Under these circumstances, we must also conclude that the contempt order is unsupported by competent substantial evidence and constitutes an abuse of discretion. See Sabatini v. Wigh, 98 So.3d 244, 246 (Fla. 1st DCA 2012) (holding that contempt judgment is clothed with a presumption of correctness subject to be overturned only upon a clear showing that trial court abused its discretion or departed so substantially from the essential requirements of law as to have committed fundamental error; affirming contempt finding because it was supported by competent substantial evidence); Harris v. Hampton, 70 So.3d 747, 748 (Fla. 4th DCA 2011) (same iteration regarding presumption of correctness and abuse of discretion standard); Rojo v. Rojo, 84 So.3d 1259, 1262 (Fla. 3d DCA 2012) (applying abuse of discretion standard of review in context of civil contempt); Jaffe v. Jaffe, 17 So.3d 1251, 1253 (Fla. 5th DCA 2009) (reviewing for abuse of discretion the trial court's decision to exercise its power to find a party in civil contempt).

Unquestionably, the final judgment of dissolution created a presumption that Mr. Driggers has the ability to pay alimony. He bears the burden to show that he can no longer pay due to changed circumstances. See Kossmann v. Kossmann, 550 So.2d 168, 169 (Fla. 2d DCA 1989) (citing Bowen v. Bowen, 471 So.2d 1274 (Fla.1985) and Connolly v.

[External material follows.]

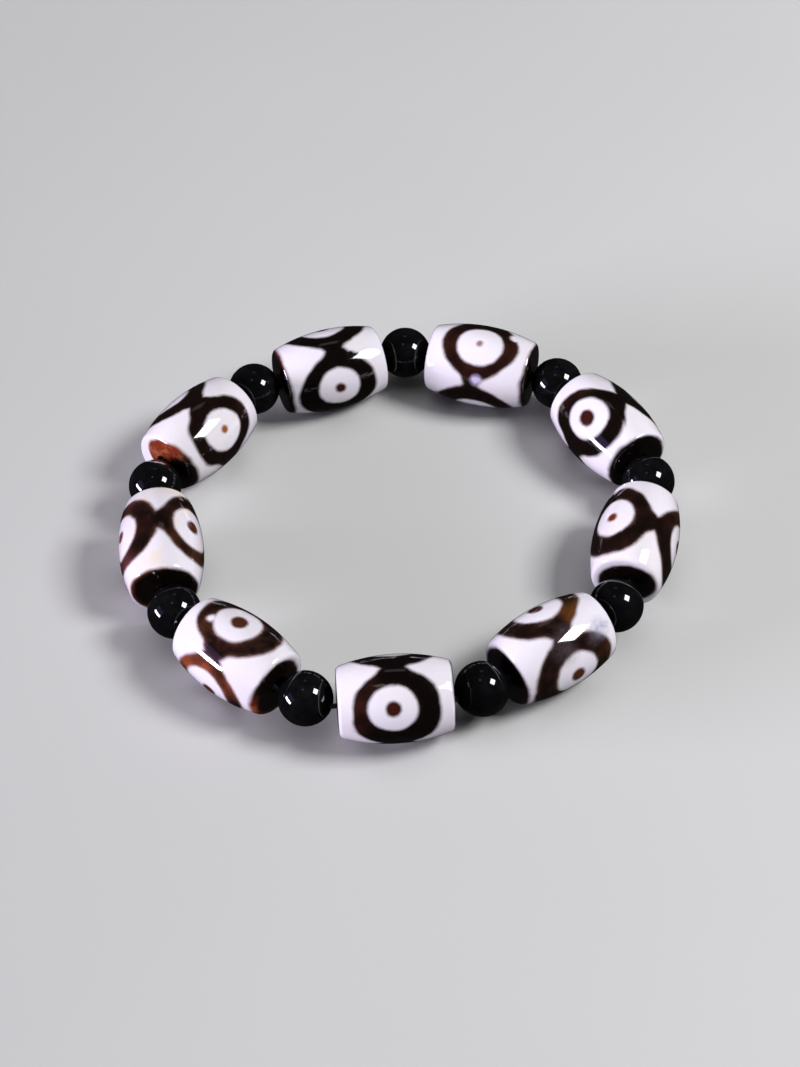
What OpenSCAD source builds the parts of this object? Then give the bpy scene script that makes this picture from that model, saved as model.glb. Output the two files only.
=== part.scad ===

Connolly, 543 So.2d 356 (Fla. 2d DCA 1989)). Mr. Driggers met that burden with a substantial amount of unrebutted evidence. See id.

The trial court abused its discretion when it denied Mr. Driggers' motion to abate, terminate, or reduce alimony based on his substantial change in circumstances and granted Mrs. Driggers' motion for contempt. We reverse and remand to the trial court for further proceedings.

Reversed and remanded.

FOOTNOTES

1.  By January 2013, the time of the hearing on the competing motions, the alimony arrearage totaled $25,000.

LaROSE, Judge.

SILBERMAN and CRENSHAW, JJ., Concur.